It’s believed that the Fourth District Court of Appeals in Florida may have breathed new life into thousands of pending asbestos-related lawsuits when the court invalidated “retroactivity” in a state law designed to limit the number of people eligible to sue. The ruling is said to be a victory for thousands of people still awaiting their day in court. Judge Gary Farmer wrote for the unanimous court that the Florida Asbestos and Silica Compensation Fairness Act “may not constitutionally be applied to eliminate the existing vested rights in the lawsuits pending when the act became effective” July 1, 2005. Two other judges concurred. The ruling reversed 13 decisions by a trial court judge upholding retroactivity.

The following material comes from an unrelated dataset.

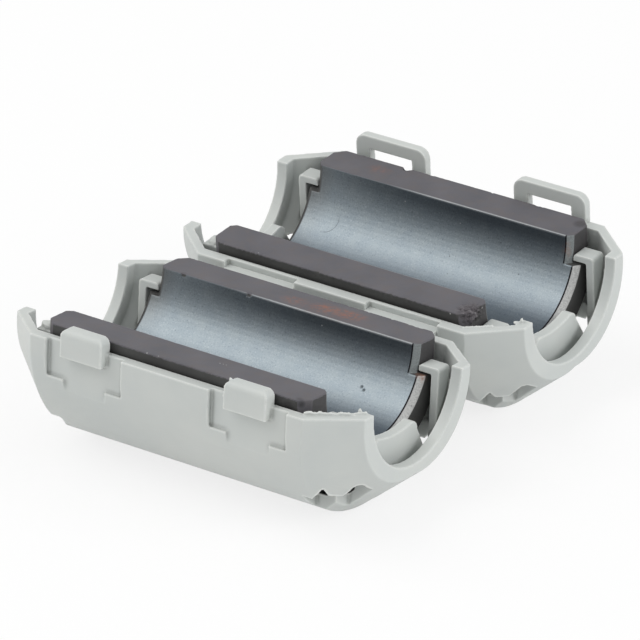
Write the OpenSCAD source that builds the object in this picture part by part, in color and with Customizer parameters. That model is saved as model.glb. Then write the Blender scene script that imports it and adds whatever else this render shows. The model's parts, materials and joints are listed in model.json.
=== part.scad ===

Some of the cases date all the way back to 1999. The decision revives them in the lower court.
The 2005 law set impairment standards for plaintiffs. People with nonmalignant asbestosis must have lost at least 20% of their breathing capacity to sue, and those with lung cancer would have to have asbestosis and diminished breathing capacity to discount the effects of smoking. The appeals court said it could not sever the provisions of the act dealing with retroactivity from other provisions. The court ruled:
The act in its entirety may not constitutionally be applied to require claimants with accrued causes of action for damages resulting from exposure to asbestos to plead and prove that any malignancy or physical impairment results from their exposure to asbestos. Instead, their accrued causes of action required them to show only that they suffered from an injury from an asbestos-related, nonmalignant disease.
Observers say the court’s ruling means the 2005 law cannot be applied to any person with an asbestos-related disease whether or not they sued before the law took effect. That appears to be a very good result and one that is legally correct.